» INFORMATION SUPPLIED
[START]
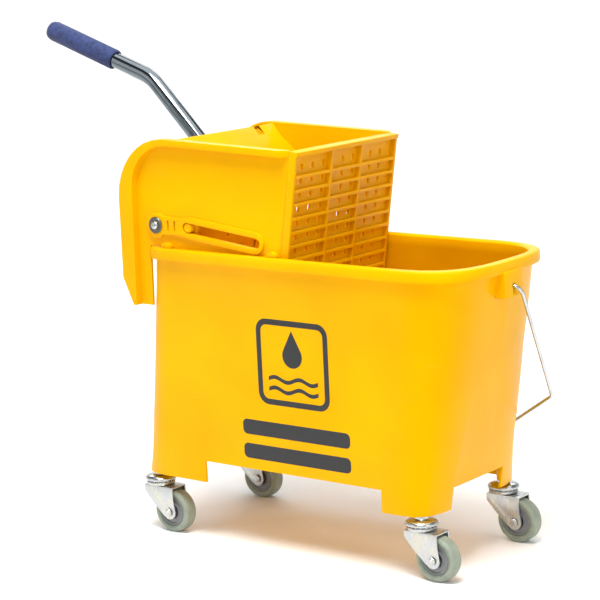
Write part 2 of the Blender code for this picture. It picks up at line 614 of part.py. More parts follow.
def side_panel(side, name):
    """One side of the wringer: a flat panel with a raised border, hooked over the bucket's rear wall."""
    inner = side * (SIDE_OUT - SIDE_T)
    outer = side * SIDE_OUT
    foot = floor_z(SLIT_FRONT) - 0.006
    low_front = grid_x(GRID_LOW - 0.006) - GAP
    outline = d_edge(0.0)
    outline += [(SKIRT_FRONT, SKIRT_LOW), (SKIRT_FRONT, RIM_TOP + GAP), (SLIT_FRONT, RIM_TOP + GAP),
                (SLIT_FRONT, foot), (low_front, GRID_LOW - 0.006)]
    panel = plate(outline, inner, outer)
    raised = side * (SIDE_OUT + BORDER_OUT)
    rim = d_edge(0.0) + list(reversed(border_inner()))
    border = plate(rim, outer - side * SIDE_T / 2, raised)
    combine(panel, border, "UNION")
    pocket = d_edge(SIDE_T)[1:-1] + list(reversed(border_inner(SIDE_T, SKIRT_CORNER)))[:-1]
    combine(panel, plate(pocket, side * (SIDE_OUT - SIDE_T - 0.001), raised - side * SIDE_T), "DIFFERENCE")
    corner = Vector((grid_x(SIDE_TOP_FRONT) + 0.0095, raised + side * 0.0100, SIDE_TOP_FRONT - 0.02))
    combine(panel, rod(corner, corner + Vector((0, 0, 0.04)), 0.030, sides=4), "DIFFERENCE")
    combine(panel, plate(guide_border(), outer - side * SIDE_T / 2, outer + side * 0.0032), "UNION")
    combine(panel, plate(guide_slot(PIN_R + RUN / 2), inner - side * 0.01, raised), "DIFFERENCE")
    bore = rod((PIVOT.x, inner - side * 0.02, PIVOT.z), (PIVOT.x, side * (SIDE_OUT + 0.0225), PIVOT.z),
               SHAFT_R + GAP)
    combine(panel, bore, "DIFFERENCE")
    for x in (PIVOT.x + 0.0165, PIVOT.x + 0.0260):
        z = PIVOT.z + 0.0005
        combine(panel, box(*ordered((x, inner - side * 0.01, z - 0.006), (x + 0.0024, raised, z + 0.006))),
                "DIFFERENCE")
    for x in (SLIT_FRONT + 0.002, grid_x(RIM_TOP) - 0.016):
        tab = [(x + 0.006 + px, RIM_TOP + GAP + pz) for px, pz in arc((0, 0), 0.006, 0, 180, 6)]
        combine(panel, plate(tab, outer - side * SIDE_T / 2, side * (SIDE_OUT + 0.0075)), "UNION")
    for z in (RIM_TOP - 0.056, RIM_TOP - 0.031):
        for x in (REAR_TOP + 0.092, REAR_TOP + 0.122, REAR_TOP + 0.152):
            combine(panel, box(*ordered((x, inner - side * 0.01, z), (x + 0.014, raised, z + 0.004))),
                    "DIFFERENCE")
    return keep(panel, name, "polypropylene_yellow")


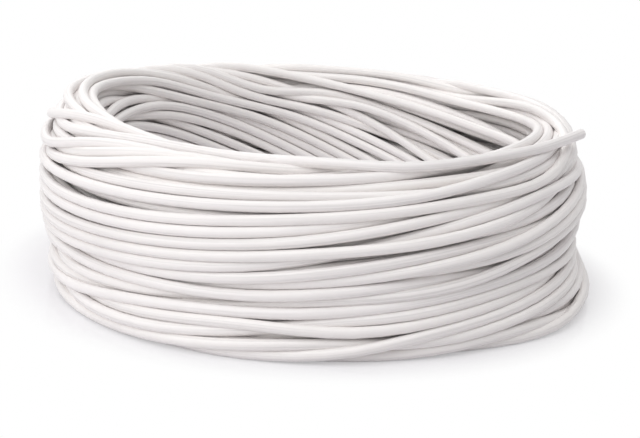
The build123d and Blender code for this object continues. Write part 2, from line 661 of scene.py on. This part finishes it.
@dataclass(frozen=True)
class WhitePvc:
    """Plasticised PVC, extruded over the conductor.

    The die leaves it smooth and satin, with faint draw lines along it, and dust stays in the lines. The
    compound's white drifts a little from batch to batch along the run, and handling leaves soft clouds
    on it.
    """

    cool: str = "#F4F0F0"
    warm: str = "#F5F1EE"
    handled: str = "#D9D5D4"
    gloss: tuple[float, float] = (0.33, 0.45)
    ior: float = 1.53
    drift_length: float = 0.75
    cloud_size: float = 22.0 * MM
    # Noise at which the clouds and the dust begin and at which they are full, and how much they then show.
    clouds_seen: tuple[float, float, float] = (0.48, 0.75, 0.2)
    dust_seen: tuple[float, float, float] = (0.5, 0.3, 0.6)
    # Real draw lines are under 0.1 mm wide, too fine to show, so these are drawn wider.
    line_width: float = 0.7 * MM
    line_length: float = 80.0 * MM
    line_depth: float = 0.02 * MM
    line_range: tuple[float, float] = (0.3, 0.7)

    def make(self) -> bpy.types.Material:
        """Build the material.

        Returns:
            The finished material.
        """
        material = bpy.data.materials.new("white_extruded_pvc")
        material.use_nodes = True
        tree = material.node_tree
        tree.nodes.clear()
        place = add_node(tree, "ShaderNodeTexCoord").outputs["Object"]
        surface = add_node(tree, "ShaderNodeAttribute", {"attribute_name": "surface"}).outputs["Vector"]
        run = add_node(tree, "ShaderNodeSeparateXYZ", {}, {0: surface}).outputs["Z"]
        drift = add_node(
            tree, "ShaderNodeTexNoise", {"noise_dimensions": "1D"}, {"W": run, "Scale": 1 / self.drift_length}
        )
        base = add_node(
            tree,
            "ShaderNodeMix",
            {"data_type": "RGBA"},
            {0: drift.outputs["Fac"], 6: to_linear(self.cool), 7: to_linear(self.warm)},
        )
        clouds = add_node(
            tree, "ShaderNodeTexNoise", {}, {"Vector": place, "Scale": 1 / self.cloud_size, "Detail": 3.0}
        )
        stretched = add_node(
            tree,
            "ShaderNodeVectorMath",
            {"operation": "DIVIDE"},
            {0: surface, 1: (self.line_width, self.line_width, self.line_length)},
        )
        lines = add_node(
            tree, "ShaderNodeTexNoise", {}, {"Vector": stretched.outputs[0], "Scale": 1.0, "Detail": 2.0}
        )
        cloud, grain = clouds.outputs["Fac"], lines.outputs["Fac"]
        touched, dusty = (
            add_node(tree, "ShaderNodeMapRange", {}, {0: noise, 1: begin, 2: full, 4: share}).outputs[0]
            for noise, (begin, full, share) in ((cloud, self.clouds_seen), (grain, self.dust_seen))
        )
        marks = add_node(tree, "ShaderNodeMath", {"operation": "MAXIMUM"}, {0: touched, 1: dusty})
        tint = add_node(
            tree,
            "ShaderNodeMix",
            {"data_type": "RGBA"},
            {0: marks.outputs[0], 6: base.outputs[2], 7: to_linear(self.handled)},
        )
        (low, high), (smooth, dull) = self.line_range, self.gloss
        rough = add_node(tree, "ShaderNodeMapRange", {}, {0: grain, 1: low, 2: high, 3: smooth, 4: dull})
        bump = add_node(tree, "ShaderNodeBump", {}, {"Distance": self.line_depth, "Height": grain})
        looks = {"Base Color": tint.outputs[2], "Roughness": rough.outputs[0], "Normal": bump.outputs[0]}
        shader = add_node(tree, "ShaderNodeBsdfPrincipled", {}, {"IOR": self.ior, **looks})
        add_node(tree, "ShaderNodeOutputMaterial", {}, {"Surface": shader.outputs[0]})
        return material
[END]
» GOAL
Restate the whole of the material exactly.

» WRITTEN SOLUTION
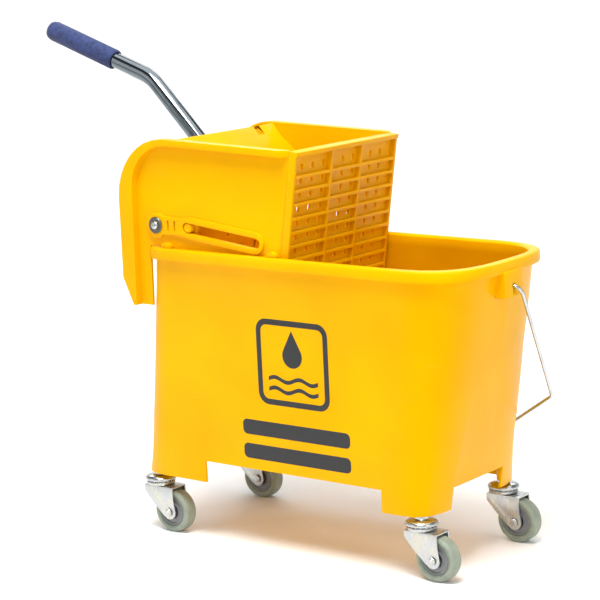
Write part 2 of the Blender code for this picture. It picks up at line 614 of part.py. More parts follow.
def side_panel(side, name):
    """One side of the wringer: a flat panel with a raised border, hooked over the bucket's rear wall."""
    inner = side * (SIDE_OUT - SIDE_T)
    outer = side * SIDE_OUT
    foot = floor_z(SLIT_FRONT) - 0.006
    low_front = grid_x(GRID_LOW - 0.006) - GAP
    outline = d_edge(0.0)
    outline += [(SKIRT_FRONT, SKIRT_LOW), (SKIRT_FRONT, RIM_TOP + GAP), (SLIT_FRONT, RIM_TOP + GAP),
                (SLIT_FRONT, foot), (low_front, GRID_LOW - 0.006)]
    panel = plate(outline, inner, outer)
    raised = side * (SIDE_OUT + BORDER_OUT)
    rim = d_edge(0.0) + list(reversed(border_inner()))
    border = plate(rim, outer - side * SIDE_T / 2, raised)
    combine(panel, border, "UNION")
    pocket = d_edge(SIDE_T)[1:-1] + list(reversed(border_inner(SIDE_T, SKIRT_CORNER)))[:-1]
    combine(panel, plate(pocket, side * (SIDE_OUT - SIDE_T - 0.001), raised - side * SIDE_T), "DIFFERENCE")
    corner = Vector((grid_x(SIDE_TOP_FRONT) + 0.0095, raised + side * 0.0100, SIDE_TOP_FRONT - 0.02))
    combine(panel, rod(corner, corner + Vector((0, 0, 0.04)), 0.030, sides=4), "DIFFERENCE")
    combine(panel, plate(guide_border(), outer - side * SIDE_T / 2, outer + side * 0.0032), "UNION")
    combine(panel, plate(guide_slot(PIN_R + RUN / 2), inner - side * 0.01, raised), "DIFFERENCE")
    bore = rod((PIVOT.x, inner - side * 0.02, PIVOT.z), (PIVOT.x, side * (SIDE_OUT + 0.0225), PIVOT.z),
               SHAFT_R + GAP)
    combine(panel, bore, "DIFFERENCE")
    for x in (PIVOT.x + 0.0165, PIVOT.x + 0.0260):
        z = PIVOT.z + 0.0005
        combine(panel, box(*ordered((x, inner - side * 0.01, z - 0.006), (x + 0.0024, raised, z + 0.006))),
                "DIFFERENCE")
    for x in (SLIT_FRONT + 0.002, grid_x(RIM_TOP) - 0.016):
        tab = [(x + 0.006 + px, RIM_TOP + GAP + pz) for px, pz in arc((0, 0), 0.006, 0, 180, 6)]
        combine(panel, plate(tab, outer - side * SIDE_T / 2, side * (SIDE_OUT + 0.0075)), "UNION")
    for z in (RIM_TOP - 0.056, RIM_TOP - 0.031):
        for x in (REAR_TOP + 0.092, REAR_TOP + 0.122, REAR_TOP + 0.152):
            combine(panel, box(*ordered((x, inner - side * 0.01, z), (x + 0.014, raised, z + 0.004))),
                    "DIFFERENCE")
    return keep(panel, name, "polypropylene_yellow")


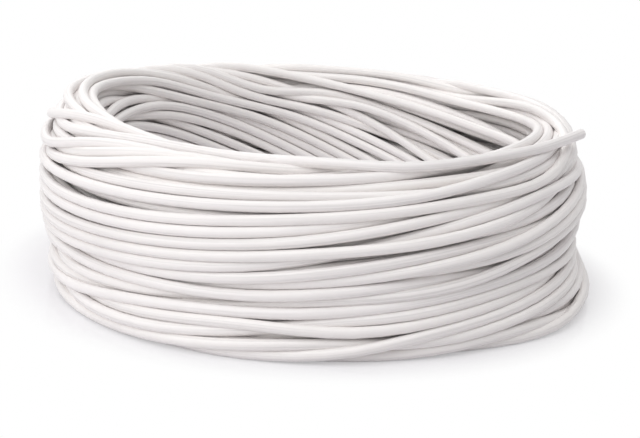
The build123d and Blender code for this object continues. Write part 2, from line 661 of scene.py on. This part finishes it.
@dataclass(frozen=True)
class WhitePvc:
    """Plasticised PVC, extruded over the conductor.

    The die leaves it smooth and satin, with faint draw lines along it, and dust stays in the lines. The
    compound's white drifts a little from batch to batch along the run, and handling leaves soft clouds
    on it.
    """

    cool: str = "#F4F0F0"
    warm: str = "#F5F1EE"
    handled: str = "#D9D5D4"
    gloss: tuple[float, float] = (0.33, 0.45)
    ior: float = 1.53
    drift_length: float = 0.75
    cloud_size: float = 22.0 * MM
    # Noise at which the clouds and the dust begin and at which they are full, and how much they then show.
    clouds_seen: tuple[float, float, float] = (0.48, 0.75, 0.2)
    dust_seen: tuple[float, float, float] = (0.5, 0.3, 0.6)
    # Real draw lines are under 0.1 mm wide, too fine to show, so these are drawn wider.
    line_width: float = 0.7 * MM
    line_length: float = 80.0 * MM
    line_depth: float = 0.02 * MM
    line_range: tuple[float, float] = (0.3, 0.7)

    def make(self) -> bpy.types.Material:
        """Build the material.

        Returns:
            The finished material.
        """
        material = bpy.data.materials.new("white_extruded_pvc")
        material.use_nodes = True
        tree = material.node_tree
        tree.nodes.clear()
        place = add_node(tree, "ShaderNodeTexCoord").outputs["Object"]
        surface = add_node(tree, "ShaderNodeAttribute", {"attribute_name": "surface"}).outputs["Vector"]
        run = add_node(tree, "ShaderNodeSeparateXYZ", {}, {0: surface}).outputs["Z"]
        drift = add_node(
            tree, "ShaderNodeTexNoise", {"noise_dimensions": "1D"}, {"W": run, "Scale": 1 / self.drift_length}
        )
        base = add_node(
            tree,
            "ShaderNodeMix",
            {"data_type": "RGBA"},
            {0: drift.outputs["Fac"], 6: to_linear(self.cool), 7: to_linear(self.warm)},
        )
        clouds = add_node(
            tree, "ShaderNodeTexNoise", {}, {"Vector": place, "Scale": 1 / self.cloud_size, "Detail": 3.0}
        )
        stretched = add_node(
            tree,
            "ShaderNodeVectorMath",
            {"operation": "DIVIDE"},
            {0: surface, 1: (self.line_width, self.line_width, self.line_length)},
        )
        lines = add_node(
            tree, "ShaderNodeTexNoise", {}, {"Vector": stretched.outputs[0], "Scale": 1.0, "Detail": 2.0}
        )
        cloud, grain = clouds.outputs["Fac"], lines.outputs["Fac"]
        touched, dusty = (
            add_node(tree, "ShaderNodeMapRange", {}, {0: noise, 1: begin, 2: full, 4: share}).outputs[0]
            for noise, (begin, full, share) in ((cloud, self.clouds_seen), (grain, self.dust_seen))
        )
        marks = add_node(tree, "ShaderNodeMath", {"operation": "MAXIMUM"}, {0: touched, 1: dusty})
        tint = add_node(
            tree,
            "ShaderNodeMix",
            {"data_type": "RGBA"},
            {0: marks.outputs[0], 6: base.outputs[2], 7: to_linear(self.handled)},
        )
        (low, high), (smooth, dull) = self.line_range, self.gloss
        rough = add_node(tree, "ShaderNodeMapRange", {}, {0: grain, 1: low, 2: high, 3: smooth, 4: dull})
        bump = add_node(tree, "ShaderNodeBump", {}, {"Distance": self.line_depth, "Height": grain})
        looks = {"Base Color": tint.outputs[2], "Roughness": rough.outputs[0], "Normal": bump.outputs[0]}
        shader = add_node(tree, "ShaderNodeBsdfPrincipled", {}, {"IOR": self.ior, **looks})
        add_node(tree, "ShaderNodeOutputMaterial", {}, {"Surface": shader.outputs[0]})
        return material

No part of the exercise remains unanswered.